__What this task involves__
Using the listing below, report all lines holding the word "with".
+++ Data block
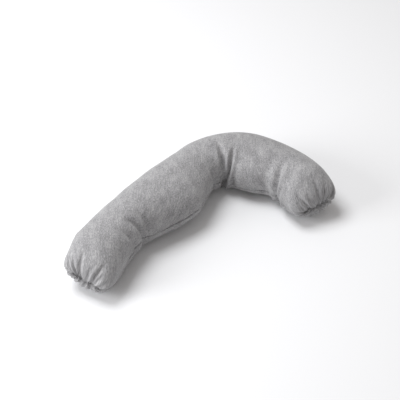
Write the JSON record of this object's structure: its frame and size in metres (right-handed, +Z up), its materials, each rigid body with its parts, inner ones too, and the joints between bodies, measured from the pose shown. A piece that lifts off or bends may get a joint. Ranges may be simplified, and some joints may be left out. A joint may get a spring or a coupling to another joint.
{
  "type": "nursing pillow",
  "caption": "Long curved nursing pillow: a plump tube bent round a waist, in a zipped two-panel jersey cover over a case of light beads.",
  "frame": {"origin": "on the surface the pillow lies on, under the middle of its outline seen from above", "axes": "+Z up; +X from the tip of the long arm towards the tip of the short arm, the longest extent; the hollow between the arms opens towards -Y"},
  "size_m": [0.9483, 0.4844, 0.175],
  "materials": {
    "jersey_melange": "soft brushed cotton jersey in grey melange, fine knit with light and dark flecks",
    "seam_overlock": "overlocked jersey edge, matt thread",
    "label_satin": "woven satin ribbon, blank",
    "zip_tape": "woven polyester tape, twill",
    "zip_nylon": "moulded nylon coil, satin",
    "zip_metal": "die-cast zinc, satin nickel-grey enamel",
    "cotton_case": "plain-woven unbleached cotton",
    "eps_beads": "loose expanded polystyrene beads, matt white"
  },
  "bodies": {
    "long_arm": {"cover_top_panel": "jersey_melange", "cover_bottom_panel": "jersey_melange", "cover_seam_allowance": "seam_overlock", "care_label": "label_satin", "zip_tape_upper": "zip_tape", "zip_tape_lower": "zip_tape", "zip_coil_upper": "zip_nylon", "zip_coil_lower": "zip_nylon", "zip_top_stops": "zip_metal", "zip_bottom_stop": "zip_metal", "inner_case_top": "cotton_case", "inner_case_bottom": "cotton_case", "inner_case_seam": "cotton_case", "bead_fill_left": "eps_beads"},
    "short_arm": {"bead_fill_right": "eps_beads"},
    "slider": {"zip_slider": "zip_metal"},
    "pull": {"zip_pull": "zip_metal"}
  },
  "joints": [
    {"name": "waist_bend", "type": "hinge", "parent": "long_arm", "child": "short_arm", "pos_m": [0.18037, 0.13714, 0.0855], "axis": [0, 0, 1], "range_deg": [-25, 30], "deforming": ["cover_top_panel", "cover_bottom_panel", "cover_seam_allowance", "inner_case_top", "inner_case_bottom", "inner_case_seam"]},
    {"name": "zip_travel", "type": "hinge", "parent": "long_arm", "child": "slider", "pos_m": [1.01565, -2.08297, 0.0855], "axis": [0, 0, 1], "range_deg": [0, 9.28], "deforming": ["zip_coil_upper", "zip_coil_lower"]},
    {"name": "pull_flip", "type": "hinge", "parent": "slider", "child": "pull", "pos_m": [-0.05939, 0.17704, 0.0855], "axis": [0, 0, 1], "range_deg": [-165, 0]}
  ]
}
++++++
__Correct answer__
Write the JSON record of this object's structure: its frame and size in metres (right-handed, +Z up), its materials, each rigid body with its parts, inner ones too, and the joints between bodies, measured from the pose shown. A piece that lifts off or bends may get a joint. Ranges may be simplified, and some joints may be left out. A joint may get a spring or a coupling to another joint.
    "jersey_melange": "soft brushed cotton jersey in grey melange, fine knit with light and dark flecks",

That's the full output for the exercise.